Not every accounting process is a strong candidate for automation. RPA tends to deliver the greatest value in workflows with high transaction volume, stable process rules, structured digital inputs, and limited judgment requirements.

Accounts payable processing remains one of the most common use cases. Bots can extract invoice data from email attachments or vendor portals, match invoices against purchase orders, route approvals, and prepare transactions for ERP posting. For organizations processing a meaningful volume of invoices, automation can reduce manual entry and improve processing consistency, although review controls remain necessary.

Bank and credit card reconciliations are also well-suited for automation. Bots can match bank activity against general ledger transactions and flag exceptions requiring investigation, allowing accounting staff to focus on unmatched or higher-risk items rather than routine transaction matching.

For companies with standardized recurring revenue or accrual workflows, automation may also support recurring calculations and journal-entry preparation, subject to appropriate review controls and accounting oversight. Intercompany processing, recurring accruals, allocation entries, and standardized close activities are additional areas where automation can reduce repetitive workload and improve consistency.

When implemented effectively, these automations can reduce close-cycle pressure and allow finance teams to spend more time analyzing results rather than preparing them.

The Operational Realities Most RPA Vendors Understate

RPA is often misunderstood as a self-learning system. In reality, most accounting-focused RPA implementations rely on predefined logic, structured workflows, and stable inputs.

A bot configured around a specific invoice template may fail if the vendor changes its formatting. A reconciliation workflow designed around known transaction patterns may require updates when new transaction types appear.

This is why process standardization matters before automation begins.

These limitations are part of why many organizations are now exploring AI-enabled automation alongside RPA to better handle variability and exceptions.

If finance teams cannot clearly document how transactions move through the process, how exceptions are resolved, what approval logic applies, and where source data originates, automation will usually expose those weaknesses rather than solve them.

Ongoing maintenance is also part of the operating model. Bots may require updates when ERP workflows change, source-system integrations shift, file formats are modified, or approval structures evolve.

In practice, RPA works best as a consistency tool layered on top of stable accounting processes rather than as a replacement for process discipline.

Many finance teams discover that automating a flawed process simply accelerates the problem, whether using RPA or more advanced AI tools.

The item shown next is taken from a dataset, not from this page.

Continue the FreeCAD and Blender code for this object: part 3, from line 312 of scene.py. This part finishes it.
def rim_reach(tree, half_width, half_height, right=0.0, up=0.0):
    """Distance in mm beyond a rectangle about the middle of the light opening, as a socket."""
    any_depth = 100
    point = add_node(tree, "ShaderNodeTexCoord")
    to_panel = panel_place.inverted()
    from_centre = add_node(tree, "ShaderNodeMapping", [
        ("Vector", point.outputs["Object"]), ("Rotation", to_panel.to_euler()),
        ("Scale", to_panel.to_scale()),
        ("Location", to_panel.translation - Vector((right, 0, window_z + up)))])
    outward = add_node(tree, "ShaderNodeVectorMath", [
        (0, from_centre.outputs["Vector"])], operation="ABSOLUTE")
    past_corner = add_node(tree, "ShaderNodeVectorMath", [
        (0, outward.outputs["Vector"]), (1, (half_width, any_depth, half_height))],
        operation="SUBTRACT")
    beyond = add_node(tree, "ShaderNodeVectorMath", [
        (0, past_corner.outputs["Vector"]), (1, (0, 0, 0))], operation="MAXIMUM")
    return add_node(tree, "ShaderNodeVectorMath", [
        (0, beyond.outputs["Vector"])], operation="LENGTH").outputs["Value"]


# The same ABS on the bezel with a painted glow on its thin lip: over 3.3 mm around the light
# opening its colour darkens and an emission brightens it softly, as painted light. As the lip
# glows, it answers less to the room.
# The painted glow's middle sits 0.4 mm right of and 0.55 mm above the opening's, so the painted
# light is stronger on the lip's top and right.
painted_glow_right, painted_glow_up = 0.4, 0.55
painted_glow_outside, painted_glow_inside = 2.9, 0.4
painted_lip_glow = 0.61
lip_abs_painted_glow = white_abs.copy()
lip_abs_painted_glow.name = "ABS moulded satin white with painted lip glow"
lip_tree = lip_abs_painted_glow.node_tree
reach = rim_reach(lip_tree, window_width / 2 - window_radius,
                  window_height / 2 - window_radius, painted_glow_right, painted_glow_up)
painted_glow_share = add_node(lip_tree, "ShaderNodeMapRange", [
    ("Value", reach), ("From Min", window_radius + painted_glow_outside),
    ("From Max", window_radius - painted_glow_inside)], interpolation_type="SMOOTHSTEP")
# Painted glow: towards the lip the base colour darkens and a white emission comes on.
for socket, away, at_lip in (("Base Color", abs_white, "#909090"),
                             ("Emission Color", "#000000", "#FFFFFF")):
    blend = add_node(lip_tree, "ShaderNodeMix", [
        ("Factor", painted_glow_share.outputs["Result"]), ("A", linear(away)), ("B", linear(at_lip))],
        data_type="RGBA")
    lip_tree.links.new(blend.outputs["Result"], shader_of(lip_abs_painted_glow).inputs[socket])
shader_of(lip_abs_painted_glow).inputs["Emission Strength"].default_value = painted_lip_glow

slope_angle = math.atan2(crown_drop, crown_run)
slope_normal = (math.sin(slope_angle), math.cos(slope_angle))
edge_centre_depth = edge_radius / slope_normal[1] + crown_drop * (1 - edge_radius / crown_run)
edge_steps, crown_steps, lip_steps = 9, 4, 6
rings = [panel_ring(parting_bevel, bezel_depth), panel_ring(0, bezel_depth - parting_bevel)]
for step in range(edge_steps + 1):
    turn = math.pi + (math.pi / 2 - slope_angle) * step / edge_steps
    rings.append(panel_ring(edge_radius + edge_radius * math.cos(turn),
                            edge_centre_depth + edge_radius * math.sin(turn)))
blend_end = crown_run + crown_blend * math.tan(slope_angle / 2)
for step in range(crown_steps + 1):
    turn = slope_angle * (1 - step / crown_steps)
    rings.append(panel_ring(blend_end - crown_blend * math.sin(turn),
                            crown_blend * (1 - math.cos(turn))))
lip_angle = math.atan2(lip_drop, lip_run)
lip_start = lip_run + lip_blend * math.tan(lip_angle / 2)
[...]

RPA Works Best Within a Modern Close Process

Standalone automation can improve isolated tasks. The larger operational gains typically occur when automation is integrated into a broader close-management framework.

Organizations seeing the strongest results from RPA usually combine automation with documented close calendars, standardized workflows, clear reconciliation ownership, exception tracking, and stronger approval sequencing.

This is why automation is often not the first step in transformation.

The first step is to understand the current close process well enough to distinguish among tasks that are repetitive by design, tasks that exist because of poor upstream data quality, and tasks that still require professional judgment.

Automating an inconsistent process rarely improves the underlying result. It usually accelerates the inconsistency.

Where RPA Fits Within a Modern Finance Automation Roadmap

RPA is no longer the full story in finance automation. Most organizations now use it alongside AI-based tools that can interpret unstructured data, manage exceptions, and support judgment-based workflows. The distinction matters: RPA reduces manual effort, while newer AI-driven approaches improve how decisions and workflows are executed across the finance function.

For many SaaS and technology companies, automation is more effective when the process starts with documentation and workflow standardization, followed by data cleanup, targeted automation for repetitive tasks, and then more advanced analytics or AI-supported workflows that involve judgment and forecasting.

Wiss works with SaaS and technology companies to evaluate automation opportunities in the broader context of accounting operations, internal controls, close process design, and reporting reliability. The goal is not simply to automate tasks. It is to reduce manual operational friction without weakening visibility, governance, or financial accuracy.

If the finance team is still spending significant time manually processing transactions that follow the same logic each month, that is usually the first operational issue worth addressing.